世界の通信キャリアに接続する単一プラットフォーム、ソフトバンクが740億円出資:車載情報機器
ソフトバンクはIoTプラットフォームを手掛けるアイルランドのキュービックテレコムに4億7300万ユーロを出資する。
ソフトバンクは2023年12月5日、IoT(モノのインターネット)プラットフォームを手掛けるアイルランドのキュービックテレコム(Cubic Telecom)に4億7300万ユーロ(約747億円)を出資すると発表した。ソフトバンクによる海外企業への出資としては、過去最大規模となる。既存の株主からの取得や第三者割当増資によってキュービックテレコムの株式の51.0%を取得し、ソフトバンクの連結子会社とする。クロージングは2024年前半を予定している。
ソフトバンクはもともとキュービックテレコムと日本で取引があり、2020年ごろからパートナーシップの発展を議論する中で出資を含む提携を決定した。コネクテッドカーは2030年までに新車の95%まで普及し、エコシステム全体に2500億〜4000億ドル(37.5兆〜60兆円)の付加価値をもたらすと見込み、世界トップのシェア獲得を目指す。
キュービックテレコムの強み
キュービックテレコムは2009年に設立された企業だ。90社以上の移動体通信事業者との契約を通じて、190の国と地域で累計1700万台以上での採用実績があるとしている。フォルクスワーゲンとそのグループの各ブランドなど複数の欧州自動車メーカーを顧客に持つ。自動車だけでなく、農業機械や建設機械などにもIoTプラットフォームを提供している。

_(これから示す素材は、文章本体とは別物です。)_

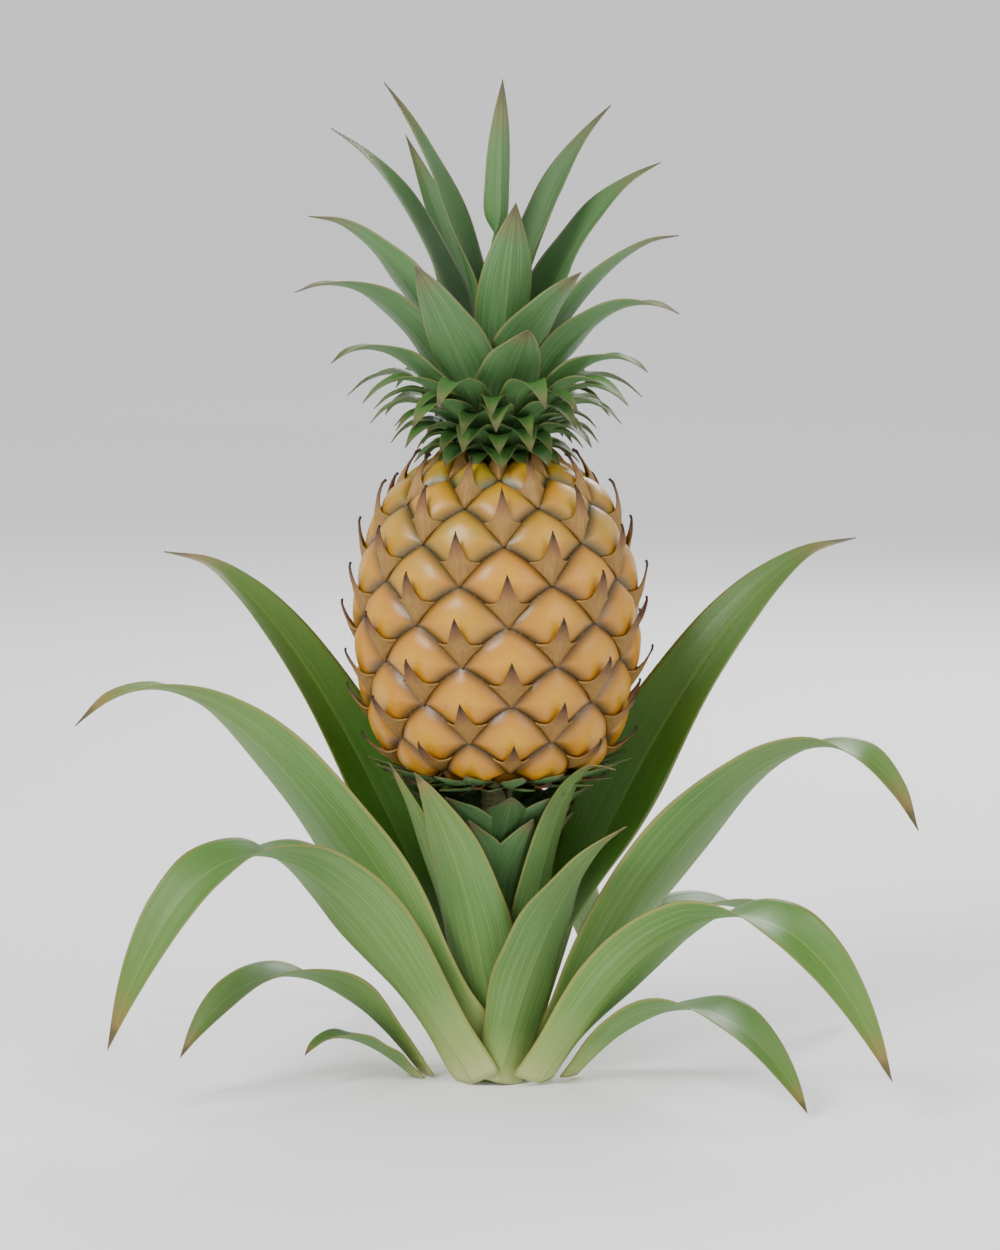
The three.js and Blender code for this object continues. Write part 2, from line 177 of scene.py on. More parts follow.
def leaf_material(name, length_colours, patch, streak, rib, margin, roughness, coat):
    """length_colours run from foot to tip; patch, streak, rib and margin are laid over them."""
    material, tree, shader = start_material(name, roughness, Coat_Weight=coat, Coat_Roughness=0.35)
    leaf_map = add_node(tree, "ShaderNodeUVMap", {"uv_map": LEAF_MAP}).outputs["UV"]
    places = add_node(tree, "ShaderNodeSeparateXYZ", Vector=leaf_map)
    across, along = places.outputs["X"], places.outputs["Y"]

    # Colour along the leaf. A slow noise lets each colour end unevenly.
    wander = stretched_noise(tree, leaf_map, (9.0, 2.0, 1.0))
    shifted = add_node(tree, "ShaderNodeMath", {"operation": "MULTIPLY_ADD"})
    tree.links.new(wander, shifted.inputs[0])
    shifted.inputs[1].default_value = 0.06
    tree.links.new(along, shifted.inputs[2])
    colour = colour_ramp(tree, shifted.outputs[0], length_colours)

    # Broad patches of shade, then fine streaks along the leaf.
    space = add_node(tree, "ShaderNodeTexCoord").outputs["Object"]
    patches = stretched_noise(tree, space, (14.0, 14.0, 9.0), 3.0)
    patch_amount = colour_ramp(tree, patches, [(0.42, grey(0.0)), (0.68, grey(0.55))])
    colour = blend_colours(tree, patch_amount, colour, patch, "MULTIPLY")
    streaks = stretched_noise(tree, leaf_map, (46.0, 1.6, 1.0), 6.0)
    streak_amount = colour_ramp(tree, streaks, [(0.45, grey(0.0)), (0.72, grey(0.6))])
    colour = blend_colours(tree, streak_amount, colour, streak)

    # The midrib and the margins, by distance from the middle of the leaf.
    off_centre = add_node(tree, "ShaderNodeMath", {"operation": "SUBTRACT"})
    tree.links.new(across, off_centre.inputs[0])
    off_centre.inputs[1].default_value = 0.5
    from_rib = add_node(tree, "ShaderNodeMath", {"operation": "ABSOLUTE"})
    tree.links.new(off_centre.outputs[0], from_rib.inputs[0])
    rib_amount = colour_ramp(tree, from_rib.outputs[0], [(0.0, grey(0.55)), (0.05, grey(0.0))])
    colour = blend_colours(tree, rib_amount, colour, rib)
    margin_amount = colour_ramp(tree, from_rib.outputs[0], [(0.455, grey(0.0)), (0.49, grey(0.7))])
    colour = blend_colours(tree, margin_amount, colour, margin)

    # Each leaf's own tint, and fine veins as a bump.
    tint = add_node(tree, "ShaderNodeAttribute", {"attribute_name": "tint"}).outputs["Fac"]
    shade = add_node(tree, "ShaderNodeHueSaturation", Hue=0.5, Value=tint, Color=colour)
    tree.links.new(shade.outputs["Color"], shader.inputs["Base Color"])

    veins = stretched_noise(tree, leaf_map, (120.0, 1.2, 1.0), 2.0)
    roughen(tree, shader, veins, 0.55, 0.0009)
    return material


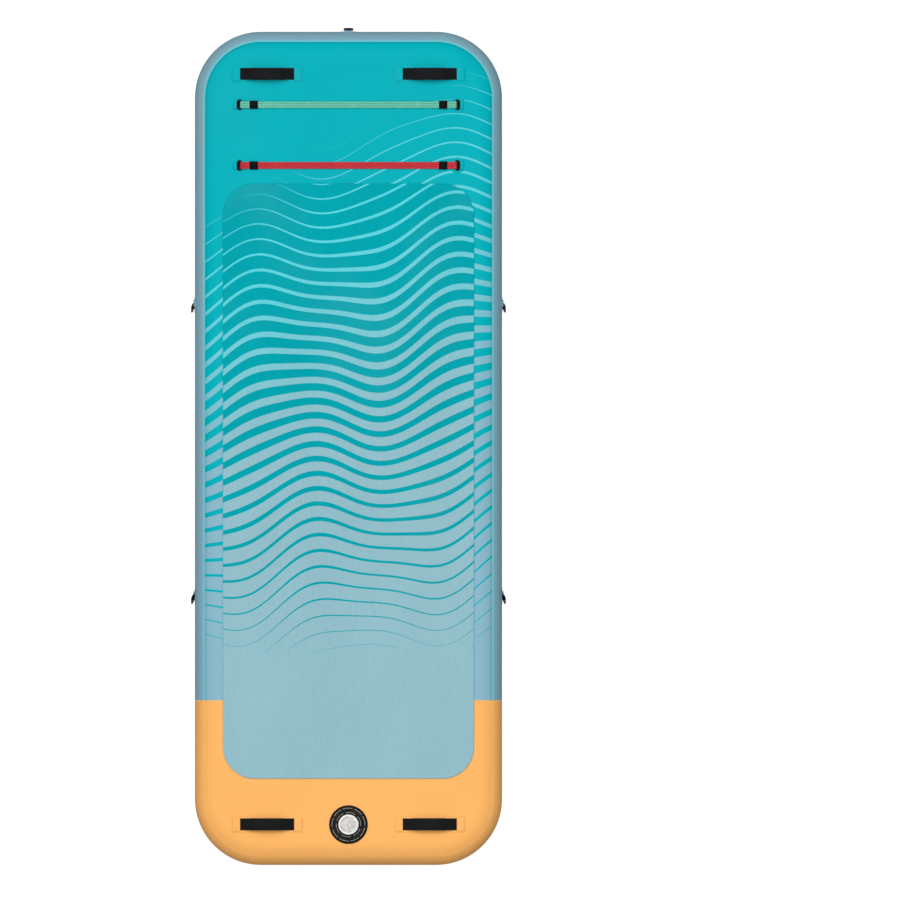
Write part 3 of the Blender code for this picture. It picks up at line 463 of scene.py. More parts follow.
brushed_foam, given, wanted = effect("brushed foam", "Place", {}, ("Height", "Tone"))
streaks = noise(given["Place"], 210.0, 3.0, (1.0, 0.16, 1.0))
cells = noise(given["Place"], 900.0, 2.0)
link(times_plus(streaks, 0.65, times(cells, 0.35)), wanted["Height"])
cloudy = noise(given["Place"], 5.0, 4.0, (1.0, 0.45, 1.0))
link(times_plus(cloudy, 0.45, times(streaks, 0.55)), wanted["Tone"])

pad_foam, sockets, place = new_material("brushed pad foam", 0.75, specular=0.02)
print_colour = rippled(place, dye(1, 163, 174), dye(88, 212, 223), dye(146, 189, 200), 0.37)
foam = applied(brushed_foam, {"Place": place})
used = applied(handling, {"Place": place, "Size": 1.3})
toned = scaled(print_colour, times_plus(foam["Tone"], 0.34, 0.83))
link(mixed(times(used["Dust"], 0.02), toned, DUST), sockets["Base Color"])
relief(sockets, foam["Height"], 0.0003)

half_y = (PAD_NOSE_Y - PAD_TAIL_Y) / 2
edge_start = PAD_THICKNESS + FIT_GAP - PAD_EDGE
levels = [(0.0, 0.0), (0.0, edge_start)]
for angle in (math.radians(step) for step in (18, 36, 54, 72, 90)):
    levels.append((PAD_EDGE * (1 - math.cos(angle)), edge_start + PAD_EDGE * math.sin(angle)))
rows = []
for inset, height in levels:
    corner, middle = PAD_CORNER_RADIUS - inset, (PAD_NOSE_Y + PAD_TAIL_Y) / 2
    ring = rounded(PAD_HALF_WIDTH - inset, half_y - inset, corner, 20, middle)
    rows.append([(x, y, DECK_Z + height) for x, y in ring])
pad = new_piece("grip_pad", loft(rows)[0], pad_foam, "board", stands_for=["deck_pad"])

# Soft handles. A strip of black webbing bows out of two pockets in a glued patch, and a padded sleeve is
# sewn round its middle. Four lie across the deck's corners and one lies lengthwise under the hull.

HANDLE_X = 0.244
NOSE_HANDLE_Y = 1.1237
TAIL_HANDLE_Y = -1.1282
HANDLE_RISE = 0.030
STRAP_WIDTH = 0.0355
STRAP_THICKNESS = 0.0018
BOW_LENGTH = 0.144
FOOT_LENGTH = 0.030
GRIP_LENGTH = 0.096
SLEEVE_WIDTH = 0.0366
GRIP_THICKNESS = 0.0105
CHANNEL_X = 0.0150
CHANNEL_SIZE = 0.0011
PATCH_SHEET = 0.0006
PATCH_HALF_LENGTH = 0.108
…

ソフトバンクが出資した後も、CEOのバリー・ネーピア(Barry Napier)氏は引き続き経営をけん引する。取締役には、現任で既存株主であるフォルクスワーゲングループのカリアド(CARID)やクアルコム(Qualcomm)からの3人に加えて、ソフトバンクからはら常務執行役員 法人事業統括 グローバル事業担当の野崎大地氏を含む3人が就任する。
自動車メーカーは世界中にコネクテッドカーを展開するに当たって、各国での規制対応、現地の通信キャリアとの契約や交渉、各国のキャリアに合わせた車載通信ユニットの設計/開発/管理など複雑な対応とそれに伴うコスト増加が課題となっているという。
キュービックテレコムのグローバルIoTプラットフォームは、190カ国のキャリアをカバーできる点が特徴だとしている。コネクテッドカーは、キュービックテレコムのグローバルIoTプラットフォームを通じて各国のキャリアに接続できるため、自動車メーカーから見ると単一接続となる。
これにより、自動車メーカーがモバイルネットワークを通じて車両や機器をグローバルでリアルタイムに監視/管理できる。関連する機能のアップデートにも対応する他、国や地域によって異なる規制などにも準拠する。これまではコネクテッドカーの通信料を自動車メーカーが負担することが主流だったが、キュービックテレコムのグローバルIoTプラットフォームを通じてそれぞれのユーザーに課金することも可能になるという。
ソフトバンクは、コネクテッドカー向けのIoTプラットフォームで実績のあるキュービックテレコムと戦略的パートナーシップを結ぶことで、今後急成長すると見込むコネクテッドカーやソフトウェアデファインドビークル(SDV)向けのグローバルIoT事業に本格的に参入する。キュービックテレコムは、ソフトバンクが持つアジア太平洋地域の幅広い顧客基盤を通じて新たな販売チャネルを開拓するという。
両社で協力して、衛星や成層圏での非地上系ネットワーク(NTN)ソリューションの活用にも取り組む。従来の地上ネットワークでは通信が届かない地域にあるモビリティにシームレスな通信サービスを提供することを目指す。